Two more questions! When the picture goes absolutely totally blurry on an
all-white screen, is it the 19,500 volt HV or the focus voltage, or both,
that collapses? I suppose I could measure them, but with the chassis
in the set and turned on, I'm afraid of accidents.

I'm missing my horizontal and vertical hold knobs. The rest look
rather generic ... where do I get matching ones?

jr_tech 08-07-2014 03:13 PM

Quote:

Originally Posted by dtvmcdonald (Post 3111940)
I'm missing my horizontal and vertical hold knobs. The rest look
rather generic ... where do I get matching ones?

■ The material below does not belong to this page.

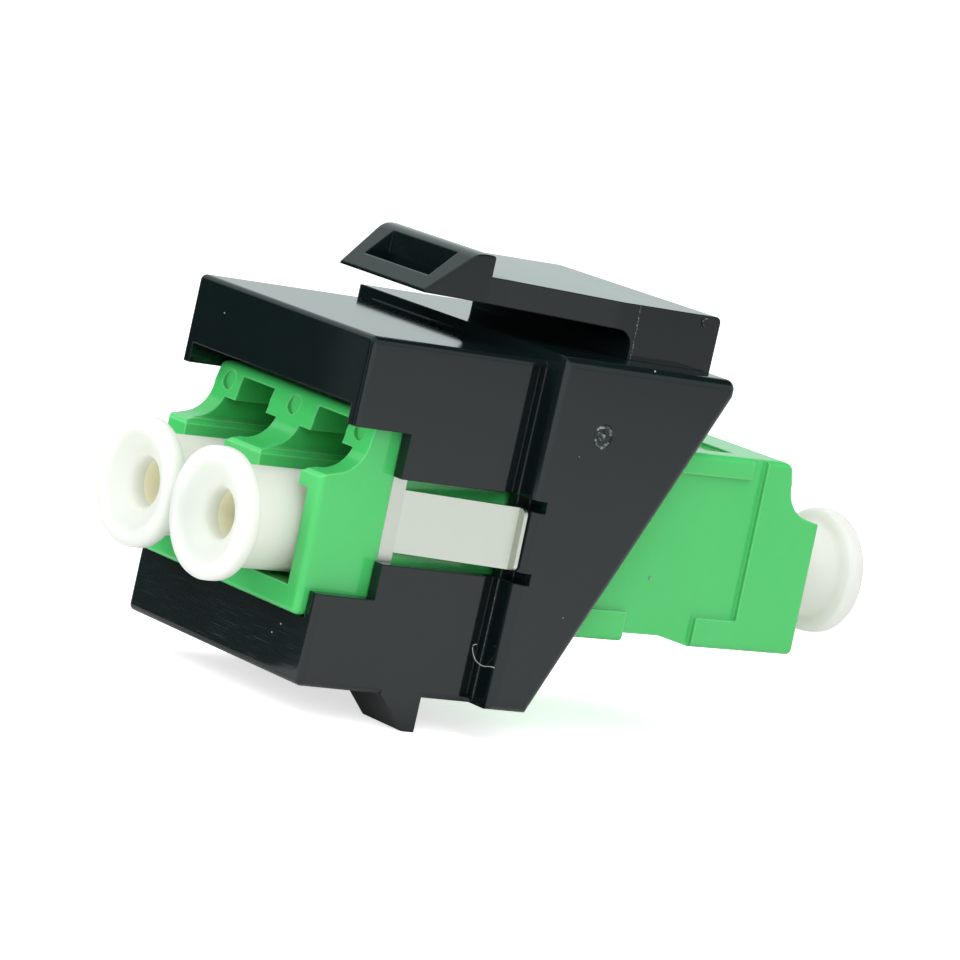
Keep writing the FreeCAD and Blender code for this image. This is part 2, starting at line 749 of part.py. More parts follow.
def build_clip():
    """The clip in the adapter's frame, its strip in the channel at the adapter's front."""
    body = new_body("retention_clip")
    front = "(sizes.recess_margin + sizes.adapter_seat)"
    rear = "(%s + sizes.clip_strip)" % front
    inner = "(%s - sizes.recess_deep)" % adapter_half
    outer = "(%s + sizes.clip_thickness)" % inner
    top = "sizes.adapter_tall + sizes.clip_thickness"
    strip = new_sketch(body, "XZ_Plane", "-%s" % front)
    draw_outline(strip, [
        (outer, "sizes.clip_foot"),
        (outer, top),
        ("-%s" % outer, top),
        ("-%s" % outer, "sizes.clip_foot"),
        ("-%s" % inner, "sizes.clip_foot"),
        ("-%s" % inner, "sizes.adapter_tall"),
        (inner, "sizes.adapter_tall"),
        (inner, "sizes.clip_foot"),
    ])
    add_feature(body, "Pad", strip, "sizes.clip_strip", backwards=True)
    tip = "(sizes.block_depth - sizes.fit_clearance + sizes.adapter_overhang)"
    lift = "(%s + %s) / 2 * sin(sizes.adapter_tilt)" % (rear, tip)
    leaf_foot = "sizes.slot_middle - %s - %s - sizes.leaf_tall / 2" % (adapter_floor, lift)
    lip_end = "(%s + sizes.leaf_flare + sizes.leaf_lip)" % outer
    leaf = new_sketch(body, "XY_Plane", leaf_foot)
    draw_outline(leaf, [
        (inner, "%s - sizes.clip_strip / 2" % rear),
        (outer, "%s - sizes.clip_strip / 2" % rear),
        (outer, rear),
        ("%s + sizes.leaf_flare" % outer, "%s - sizes.clip_thickness" % tip),
        (lip_end, "%s - sizes.clip_thickness" % tip),
        (lip_end, tip),
        ("%s + sizes.leaf_flare" % inner, tip),
        (inner, rear),
    ])
    bent = add_feature(body, "Pad", leaf, "sizes.leaf_tall")
    mirror(body, bent)
    side = value(lip_end)

    def lip_corner(first, second):
        return near(abs(first.x), side) and near(first.x, second.x) and near(first.z, second.z)

    dress(body, "Fillet", lip_corner, "sizes.edge_round")
    seat_on_adapter(body, "0", "0", "0")
    return body


# Dust caps: dished flange on a hollow stem

def build_cap(label, centre, at_back):
    """A cap turned round its axis, its flange at Y 0 facing -Y."""
    body = new_body(label)
    half = new_sketch(body, "XY_Plane")
    rim = "sizes.flange_diameter / 2"
    stem = "sizes.stem_diameter / 2"
    reach = "sizes.rear_cap_reach" if at_back else "sizes.cap_reach"
    end = "(%s + sizes.stem_insertion)" % reach
    draw_outline(half, [
        ("0", "sizes.dish_deep + sizes.cap_bore_deep"),
        ("sizes.cap_bore / 2", "sizes.dish_deep + sizes.cap_bore_deep"),
        ("sizes.cap_bore / 2", "sizes.dish_deep"),
        ("sizes.dish_diameter / 2", "0"),
        ("%s - sizes.flange_thickness / 4" % rim, "0"),
        (rim, "sizes.flange_thickness / 4"),
        (rim, "sizes.flange_thickness"),
        (stem, "sizes.flange_thickness + sizes.edge_round"),
        (stem, "%s - sizes.edge_round" % end),
        ("%s - sizes.edge_round" % stem, end),
        ("sizes.stem_bore / 2", end),
        ("sizes.stem_bore / 2", "%s - sizes.stem_bore_deep" % end),
        ("0", "%s - sizes.stem_bore_deep" % end),
    ], arcs={4: ("sizes.flange_thickness / 4", 1)})
    turned = body.newObject("PartDesign::Revolution", label + "_revolution")
    turned.Profile = half
    turned.ReferenceAxis = (half, ["V_Axis"])
    turned.Angle = 360
    doc.recompute()
    along = "sizes.adapter_length + %s" % reach if at_back else "-%s" % reach
    seat_on_adapter(body, centre, along, "sizes.port_rise", at_back)
    return body


left_port = "-sizes.port_pitch / 2"
right_port = "sizes.port_pitch / 2"
pieces = [
    build_housing(),
    build_arm(),
    build_adapter_half("adapter_front", False),
    build_adapter_half("adapter_rear", True),
    build_sleeve("sleeve_left", left_port),
    build_sleeve("sleeve_right", right_port),
    build_clip(),
    build_cap("dust_cap_front_left", left_port, False),
    build_cap("dust_cap_front_right", right_port, False),
    build_cap("dust_cap_rear_left", left_port, True),
    build_cap("dust_cap_rear_right", right_port, True),
]
doc.recompute()

for item in doc.Objects:
    if "Invalid" in item.State or "Error" in item.State:
        raise ValueError("%s did not compute" % item.Label)

os.makedirs("parts", exist_ok=True)
for piece in pieces:
    if piece.Shape.isNull() or not piece.Shape.isValid():
        raise ValueError("%s has no valid shape" % piece.Label)
    piece.Shape.exportStep(os.path.join("parts", piece.Label + ".step"))
    print(piece.Label, round(piece.Shape.Volume, 2), len(piece.Shape.Solids))
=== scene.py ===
import math
import random

import bpy
from mathutils import Matrix, Vector


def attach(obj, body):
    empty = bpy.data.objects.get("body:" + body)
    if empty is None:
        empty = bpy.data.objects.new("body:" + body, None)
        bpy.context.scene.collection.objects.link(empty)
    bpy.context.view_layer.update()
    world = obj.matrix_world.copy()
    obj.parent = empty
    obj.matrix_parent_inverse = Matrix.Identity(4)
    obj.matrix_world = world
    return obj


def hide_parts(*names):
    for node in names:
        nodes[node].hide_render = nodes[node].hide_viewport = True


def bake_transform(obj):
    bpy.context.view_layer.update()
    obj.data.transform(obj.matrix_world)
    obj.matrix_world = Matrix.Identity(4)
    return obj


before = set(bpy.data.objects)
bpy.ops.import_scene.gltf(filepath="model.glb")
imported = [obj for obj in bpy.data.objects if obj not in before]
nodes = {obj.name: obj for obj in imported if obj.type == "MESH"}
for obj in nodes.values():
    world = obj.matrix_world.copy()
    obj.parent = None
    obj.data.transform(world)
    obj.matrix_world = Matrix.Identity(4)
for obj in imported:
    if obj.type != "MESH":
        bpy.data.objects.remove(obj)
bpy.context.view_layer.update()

mm = 0.001


def linear(hexColour):
    channels = [int(hexColour[i:i + 2], 16) / 255 for i in (1, 3, 5)]
    return tuple(c / 12.92 if c <= 0.04045 else ((c + 0.055) / 1.055) ** 2.4 for c in channels) + (1.0,)


def addNode(tree, kind, settings=None, links=None):
    node = tree.nodes.new("ShaderNode" + kind)
    for name, value in (settings or {}).items():
        if isinstance(name, str) and hasattr(node, name):
            setattr(node, name, value)
        else:
            node.inputs[name].default_value = value
    for name, source in (links or {}).items():
        tree.links.new(source, node.inputs[name])
    return node


def newMaterial(name):
    material = bpy.data.materials.new(name)
    material.use_nodes = True
    tree = material.node_tree
    tree.nodes.clear()
    output = tree.nodes.new("ShaderNodeOutputMaterial")
    return material, tree, output


def deselectAll():
    for thing in list(bpy.context.selected_objects):
        thing.select_set(False)
    bpy.context.view_layer.objects.active = None


def makeActive(thing):
    deselectAll()
    thing.select_set(True)
    bpy.context.view_layer.objects.active = thing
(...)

No knobs, these are just knurled shafts.

jr

jr_tech 08-07-2014 03:24 PM

"Are all of these CT-100s actually supposed to get UHF, or only
some of them? "

Do you have the proper strips installed for the channel?

jr

Dave A 08-08-2014 12:09 AM

Doug will be getting a UHF strip from my collection. We have been in touch. And I have more if anyone needs one. Stay tuned.

dtvmcdonald 08-08-2014 10:12 AM

Quote:

Originally Posted by jr_tech (Post 3111944)
No knobs, these are just knurled shafts.

jr

REALLY? I find that hard to believe! These are user controls.

McVoy did, however, say "all knobs"

jr_tech 08-08-2014 11:30 AM

Quote:

Originally Posted by dtvmcdonald (Post 3112008)
REALLY? I find that hard to believe! These are user controls.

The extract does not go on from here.